Довольно быстро Денис Евстигнеев доказал, что он самостоятельная единица, — через год после окончания ВГИКа он уже получил приз за лучшую операторскую работу на картине «Такси-блюз». Через несколько лет начал заниматься режиссурой. Судя по его картинам, он унаследовал от матери любовь к реальному театру с его органичными историями и органичным существованием в них актеров, не выносит искусственных построений. Казалось бы, общая с сыном природа взглядов на суть и предмет искусства должна радовать ее. Однако отношения матери с сыном на профессиональной почве — источник постоянных споров.
1973
{МОСКВА. ГЛАВНОЕ УПРАВЛЕНИЕ КУЛЬТУРЫ}
Страшная реальность цензуры, как в театре абсурда, имела комическую изнанку. Здесь вырабатывались свои правила игры с парадоксальными ходами и комбинациями. На каждую уловку в «Современнике» имелась своя. Олег Ефремов первым преподал уроки борьбы с чинушами. Он просто-напросто симулировал сердечный приступ, и никто не хотел быть палачом на фоне «неотложек» и врачей у тела основателя «Современника». Ефремов наверняка хохотал в душе над серьезными лицами, обескураженными его «приступами». Волчек оказалась из прилежных его учениц и в антицензурном деле приобрела категорию аса.
Она знала, что защиту надо выставлять стремительно и дерзко и действовать как наследники большевистского дела: сразу захватывать телефон, телеграф и мосты. Правда, до телеграфов с мостами дело не доходило, а вот главный телефон — правительственную «вертушку» — Волчек, Ефремов и Шатров однажды взяли.
Еще в своей стратегии Волчек опиралась на безусловные авторитеты. Справедливости ради стоит сказать, ей редко кто отказывал.
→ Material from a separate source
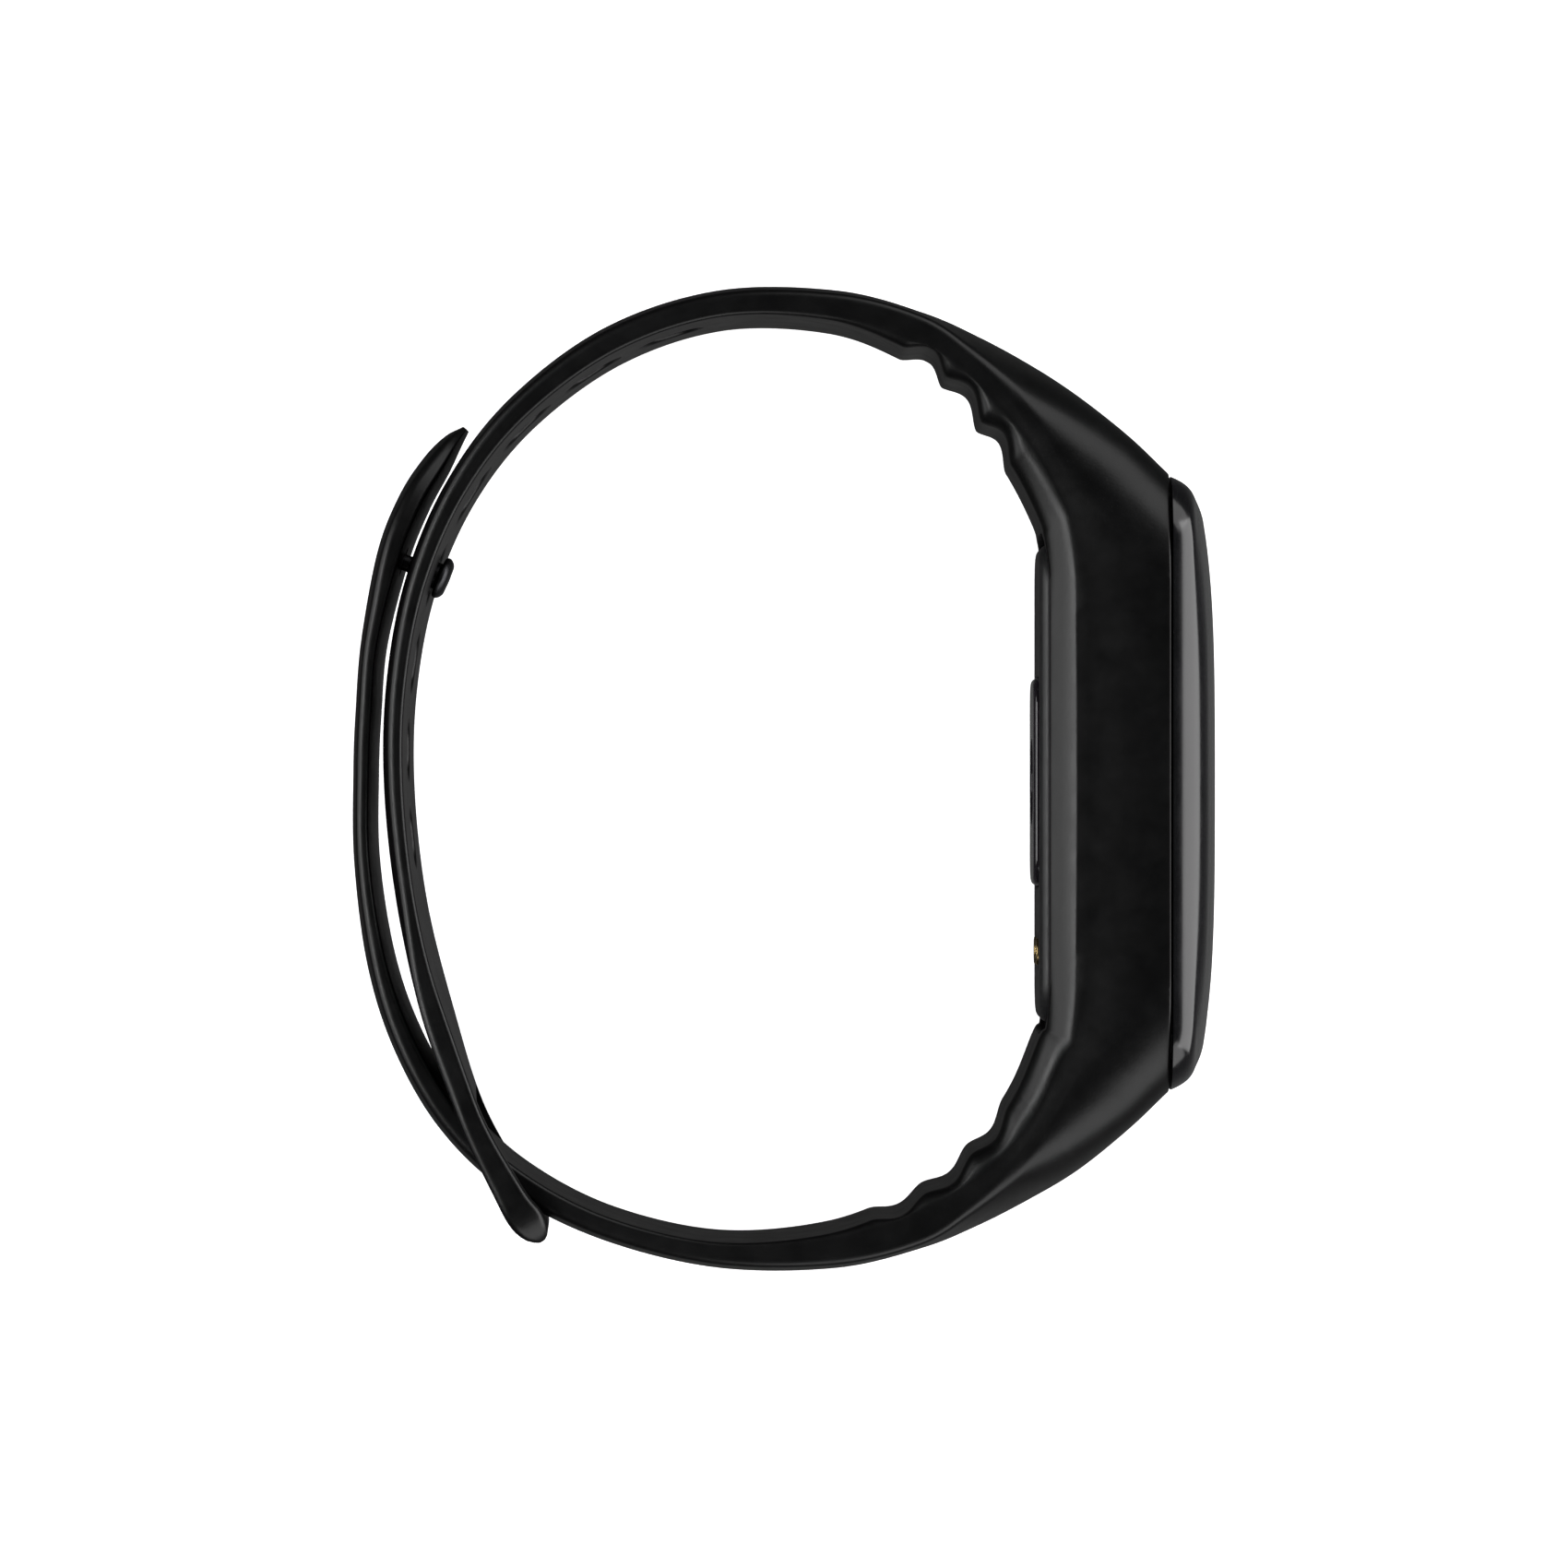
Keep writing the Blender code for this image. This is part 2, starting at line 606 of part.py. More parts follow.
def make_case(plastic):
    """The stepped tub behind the cap, with the sensor aperture and two contact holes."""
    inner = CASE_WALL * 2
    rings = [
        capsule_ring(CASE_BACK_X, BACK_LENGTH - 1.4, BACK_WIDTH - 1.6, 2.2),
        capsule_ring(CASE_BACK_X + 0.25, BACK_LENGTH - 0.4, BACK_WIDTH - 0.4, 2.6),
        capsule_ring(CASE_BACK_X + 0.7, BACK_LENGTH, BACK_WIDTH, 2.8),
        capsule_ring(CASE_STEP_X, BACK_LENGTH, BACK_WIDTH, 2.8),
        capsule_ring(CASE_STEP_X + 0.05, CASE_LENGTH, CASE_WIDTH, 2.8),
        capsule_ring(CASE_RIM_X, CASE_LENGTH, CASE_WIDTH, 2.8),
        capsule_ring(CASE_RIM_X, CASE_LENGTH - inner, CASE_WIDTH - inner, 2.2),
        capsule_ring(CASE_STEP_X + 0.2, CASE_LENGTH - inner, CASE_WIDTH - inner, 2.2),
        capsule_ring(CASE_STEP_X + 0.1, BACK_LENGTH - inner, BACK_WIDTH - inner, 2.0),
        capsule_ring(CASE_BACK_X + BACK_WALL, BACK_LENGTH - inner, BACK_WIDTH - inner, 2.0),
    ]
    case = loft("back_case", rings, plastic)
    aperture = (CLEAR, WINDOW_LENGTH + GAP, WINDOW_WIDTH + GAP)
    cut(case, plate("window_cutter", CASE_BACK_X - 1.0, aperture, (WINDOW_Y, MID), WINDOW_CORNER + GAP / 2))
    bore = bore_profile(CONTACT_RADIUS, 16.0, 18.4)
    for number in (1, 2):
        cut(case, turned("contact_cutter_%d" % number, bore, contact_place(number)))
    return case


def contact_place(number):
    """Where one of the two charging contacts is turned."""
    side = 2 * number - 3
    return Matrix.Translation(metres((0, CONTACT_Y, MID + side * CONTACT_SPACING / 2))) @ ACROSS


def make_back_parts(window, gold):
    """What shows on the back: the sensor window and the two charging contacts."""
    rings = []
    for x, shrink in WINDOW_LEVELS:
        outline = rounded_rectangle((WINDOW_Y, MID), WINDOW_LENGTH - shrink, WINDOW_WIDTH - shrink,
                                    WINDOW_CORNER)
        rings.append([(x, y, z) for y, z in outline])
    pieces = [loft("sensor_window", rings, window)]
    radius = CONTACT_RADIUS
    profile = [(0, 18.0), (radius + 0.4, 18.0), (radius + 0.4, 17.7), (radius, 17.7), (radius, 16.9),
               (radius - 0.15, 16.75), (0, 16.75)]
    for number in (1, 2):
        pieces.append(turned("charge_contact_%d" % number, profile, contact_place(number), gold))
    return pieces


def make_sensor(board, plastic, clear, silicon):
    """The optical pulse sensor behind the window."""
    pieces = [plate("sensor_board", SENSOR_BOARD_X, SENSOR_BOARD_SIZE, (WINDOW_Y, MID), 1.0, board)]
    chip_x = SENSOR_BOARD_X - CHIP_GAP - LED_SIZE[0]
    hole = (PHOTODIODE_SIZE[1] + 2 * GAP, PHOTODIODE_SIZE[2] + 2 * GAP)
    walls = [rounded_rectangle((WINDOW_Y, MID), *hole, GAP)]
    for number, side in enumerate((-1, 1)):
        centre = (WINDOW_Y + side * LED_OFFSET, MID)
        pieces.append(block("pulse_led_%d" % (number + 1), chip_x, LED_SIZE, centre, clear, 0.06))
        walls.append(circle(centre, 1.55, 16))
    pieces.append(block("photodiode", chip_x, PHOTODIODE_SIZE, (WINDOW_Y, MID), silicon, 0.06))
    pieces.append(plate("light_baffle", BAFFLE_X, BAFFLE_SIZE, (WINDOW_Y, MID), 1.5, plastic, walls))
    return pieces


def make_motor(steel, brass):
    """The coin vibration motor: can, base, shaft and a half-disc rotor."""
    place = Matrix.Translation(metres((MOTOR_X, MOTOR_Y, MID))) @ ACROSS
    radius = MOTOR_RADIUS
    height = MOTOR_HEIGHT
    can_profile = [
        (0, height), (radius - 0.2, height), (radius, height - 0.2), (radius, 0.3),
        (radius - 0.25, 0.3), (radius - 0.25, height - 0.25), (0, height - 0.25)]
    can = turned("motor_can", can_profile, place, steel)
    base_profile = [(0, 0.22), (radius, 0.22), (radius, 0.0), (0, 0.0)]
    base = turned("motor_base", base_profile, place, steel)
    shaft_profile = [(0, height - 0.4), (0.4, height - 0.4), (0.4, 0.35), (0, 0.35)]
    shaft = turned("motor_shaft", shaft_profile, place, steel)
    swing = radius - 0.75
    hub = 1.1
    steps = 16
    outline = [(swing * math.cos(math.pi * k / steps), swing * math.sin(math.pi * k / steps))
               for k in range(steps + 1)]
    outline += [(hub * math.cos(math.pi * (1 + k / steps)), hub * math.sin(math.pi * (1 + k / steps)))
                for k in range(steps + 1)]
    lift = Matrix.Translation(metres((0, 0, height / 2)))
    rotor = outline_solid("motor_rotor", [outline, circle((0, 0), 0.48)], 1.3, place @ lift, brass)
    return [can, base, shaft], rotor


def make_electronics(looks):
    """Battery, main board with its parts, display and seal."""
    centre = (SEAT_CENTRE_Y, MID)
    ring = rounded_rectangle(centre, CASE_LENGTH - 2 * SEAL_WALL, CASE_WIDTH - 2 * SEAL_WALL, 2.2)
    seal_size = (SEAL_THICKNESS, CASE_LENGTH, CASE_WIDTH)
    pieces = [
        plate("case_seal", SEAL_X, seal_size, centre, 2.8, looks["seal"], [ring]),
        block("battery", BATTERY_X, BATTERY_SIZE, (BATTERY_Y, MID), looks["pouch"], 0.4),
        plate("main_board", MAIN_BOARD_X, MAIN_BOARD_SIZE, centre, 1.2, looks["board"]),
        plate("display_panel", DISPLAY_X, DISPLAY_SIZE, (DISPLAY_Y, MID), 0.5, looks["screen"]),
        plate("touch_pad", TOUCH_X, TOUCH_SIZE, (TOUCH_Y, MID), 2.4, looks["gold"]),
    ]
    front = MAIN_BOARD_X + MAIN_BOARD_SIZE[0] + CHIP_GAP
    for name, thick, length, width, y, z in CHIPS:
        pieces.append(block(name, front, (thick, length, width), (y, z), looks["chip"], 0.08))
    thin = FLEX_THICKNESS
    ribbon = [(0, 0), (0, -FLEX_DEPTH), (FLEX_REACH, -FLEX_DEPTH), (FLEX_REACH, 0), (FLEX_REACH - thin, 0),
              (FLEX_REACH - thin, thin - FLEX_DEPTH), (thin, thin - FLEX_DEPTH), (thin, 0)]
    stand = Matrix.Translation(metres((*FLEX_AT, MID)))
    pieces.append(outline_solid("display_flex", [ribbon], FLEX_WIDTH, stand, looks["flex"]))
    return pieces


def main():
    start_scene()
    rubber = finish_of("band_rubber", (0.012, 0.012, 0.013), 0.55)
    metal = finish_of("clasp_steel", (0.16, 0.16, 0.17), 0.2, 1.0)
    gloss = finish_of("cap_gloss", (0.006, 0.006, 0.007), 0.08)
    plastic = finish_of("case_plastic", (0.015, 0.015, 0.016), 0.4)
    window = finish_of("sensor_window", (0.02, 0.02, 0.025), 0.06)
    gold = finish_of("contact_gold", (0.8, 0.58, 0.25), 0.25, 1.0)
    steel = finish_of("motor_steel", (0.55, 0.55, 0.57), 0.3, 1.0)
    brass = finish_of("rotor_brass", (0.5, 0.42, 0.25), 0.35, 1.0)
    board = finish_of("circuit_board", (0.01, 0.08, 0.03), 0.45)
    chip = finish_of("chip_black", (0.02, 0.02, 0.02), 0.5)
    looks = {
        "seal": finish_of("seal_rubber", (0.03, 0.03, 0.03), 0.7),
        "pouch": finish_of("battery_foil", (0.6, 0.6, 0.62), 0.35, 0.6),
        "screen": finish_of("display_glass", (0.008, 0.008, 0.01), 0.1),
        "flex": finish_of("flex_polyimide", (0.5, 0.25, 0.04), 0.4),
        "board": board,
        "chip": chip,
        "gold": gold,
    }
    make_cradle(rubber)
    make_upper_strap(rubber)
    make_lower_strap(rubber)
    tongue = [make_tongue(rubber), *make_clasp(metal)]
    hang_on(tongue, "peel_axis", (*PEEL_AXIS, MID))
    capsule = [make_cap(gloss), make_case(plastic), *make_back_parts(window, gold)]
    capsule += make_sensor(board, plastic, finish_of("led_lens", (0.1, 0.5, 0.15), 0.2), chip)
    capsule += make_electronics(looks)
    fixed, rotor = make_motor(steel, brass)
    hang_on(capsule + fixed, "capsule_slide", (RIM_X, SEAT_CENTRE_Y, MID))
    hang_on([rotor], "motor_axis", (MOTOR_X, MOTOR_Y, MID))


main()
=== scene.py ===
"""Looks of the fitness tracker band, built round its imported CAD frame.

The band lies on its side: the wrist axis is Z and the capsule faces +X. Its shapes are worked out
in millimetres and turned into metres where a mesh is made. Floor and studio are in metres.
"""
import math

import bmesh
import bpy
import numpy as np
from mathutils import Matrix, Vector


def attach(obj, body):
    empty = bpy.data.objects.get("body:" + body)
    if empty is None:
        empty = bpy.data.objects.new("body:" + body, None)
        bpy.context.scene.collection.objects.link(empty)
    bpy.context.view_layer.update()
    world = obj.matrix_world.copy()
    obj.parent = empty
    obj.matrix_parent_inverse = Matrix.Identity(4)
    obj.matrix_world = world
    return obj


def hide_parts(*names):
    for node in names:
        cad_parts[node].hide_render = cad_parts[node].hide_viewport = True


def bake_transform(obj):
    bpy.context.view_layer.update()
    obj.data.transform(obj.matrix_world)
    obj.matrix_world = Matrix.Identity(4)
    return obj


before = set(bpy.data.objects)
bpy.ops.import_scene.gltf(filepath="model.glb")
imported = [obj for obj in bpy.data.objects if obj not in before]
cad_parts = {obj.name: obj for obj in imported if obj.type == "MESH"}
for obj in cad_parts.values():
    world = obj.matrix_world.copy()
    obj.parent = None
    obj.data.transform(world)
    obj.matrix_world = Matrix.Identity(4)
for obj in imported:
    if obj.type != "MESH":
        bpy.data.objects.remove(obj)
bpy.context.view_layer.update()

MM = 0.001
MID = 9.0                       # the band's mid plane, and half its greatest width
SHARP_ANGLE = math.radians(38)

# Straps, from the cradle to their ends: x, y of the outer face and x, y of the inner face in the mid
# plane, half width, roundness of the inner edges
UPPER_STRAP = (
    (19.60, 25.44, 15.31, 20.17, 8.30, 1.9),
    (16.56, 27.55, 13.05, 23.50, 8.15, 1.4),
    (13.05, 29.49, 10.70, 26.50, 8.05, 1.0),
    (9.38, 31.06, 7.90, 28.42, 8.0, 0.7),
    (3.59, 32.57, 3.06, 30.21, 8.0, 0.4),
    (-4.38, 32.58, -4.07, 30.43, 8.0, 0.3),
    (-11.96, 30.10, -10.95, 28.18, 8.0, 0.3),
    (-18.34, 25.34, -16.90, 23.87, 8.0, 0.3),
    (-22.55, 19.78, -20.93, 18.81, 8.0, 0.3),
    (-25.26, 13.35, -23.58, 12.83, 8.0, 0.3),
    (-26.54, 6.47, -24.88, 6.30, 8.0, 0.3),
    (-26.70, -0.54, -25.08, -0.48, 8.0, 0.3),
    (-25.83, -8.48, -24.24, -8.20, 8.1, 0.3),
    (-24.00, -16.26, -22.40, -15.75, 8.6, 0.3),
    (-21.91, -22.82, -20.42, -22.07, 9.0, 0.35),
    (-19.50, -28.00, -17.64, -27.05, 9.0, 0.4),
    (-18.55, -29.75, -16.40, -28.65, 8.8, 0.5),
    (-17.70, -30.58, -16.00, -29.68, 8.4, 0.5),
    (-17.00, -30.85, -16.00, -30.30, 8.0, 0.3),
    (-16.52, -30.88, -16.20, -30.68, 7.7, 0.08),
)
LOWER_STRAP = (
    (19.62, -25.98, 15.38, -20.60, 8.30, 1.9),
    (16.49, -27.98, 13.30, -23.70, 8.15, 1.4),
    (12.95, -29.82, 10.70, -26.30, 8.0, 1.0),
    (9.24, -31.28, 7.90, -28.10, 7.9, 0.7),
    (3.40, -32.63, 2.80, -30.00, 7.8, 0.4),
    (-4.59, -32.59, -4.40, -30.55, 7.5, 0.3),
    (-12.33, -30.68, -11.65, -28.90, 7.1, 0.3),
    (-18.57, -27.51, -17.40, -25.85, 6.95, 0.3),
    (-22.92, -23.42, -21.35, -22.10, 6.9, 0.3),
    (-25.95, -18.25, -24.30, -17.45, 6.9, 0.3),
    (-27.79, -12.56, -26.25, -12.15, 6.8, 0.3),
    (-28.69, -5.63, -27.35, -5.50, 6.8, 0.25),
    (-28.75, 0.55, -27.42, 0.55, 6.8, 0.25),
    (-28.60, 4.60, -27.25, 4.50, 6.8, 0.25),
    (-28.22, 9.35, -26.84, 9.10, 6.8, 0.25),
    (-27.13, 15.24, -25.40, 14.69, 6.7, 0.3),
    (-25.68, 18.97, -23.96, 18.20, 6.0, 0.3),
    (-24.06, 21.48, -22.57, 20.67, 4.8, 0.25),
    (-22.66, 22.90, -21.74, 22.28, 3.4, 0.15),
    (-21.45, 23.55, -21.15, 23.30, 1.8, 0.05),
)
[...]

То, что произошло в главке по культуре на обсуждении спектакля «Балалайкин и Кo
» по Салтыкову-Щедрину в инсценировке Сергея Михалкова, производило впечатление спектакля, где все заранее было расписано по нотам. Хотя Волчек уверяет меня, что заранее никто ни с кем не договаривался и каждый раз все происходило спонтанно.В тот день Михалков, орденоносный автор Гимна СССР, вхожий в любой кабинет, дождался, когда все усядутся за стол заседаний. Когда напротив у стены свои места заняли Волчек, Табаков и художник Сумбаташвили, он вдруг резко распахнул дверь, стремительно вошел, и его высокий заикающийся голос разорвал напряженную тишину:
— Н-н-у что? Д-давно самодержавие не получало т-такого сокрушительного удара?
Неозвученное «браво» заслужил старейшина михалковского клана, и благодаря ему спектакль состоялся. А маленькие перепуганные начальники, отвечавшие за благонадежность «Современника», получили от него блестящий аргумент в разговорах с начальниками более высокого ранга: «Давно самодержавие не получало такого сокрушительного удара!»
Константин Симонов, к тому времени тяжело болевший, откликнулся на ночной звонок Волчек.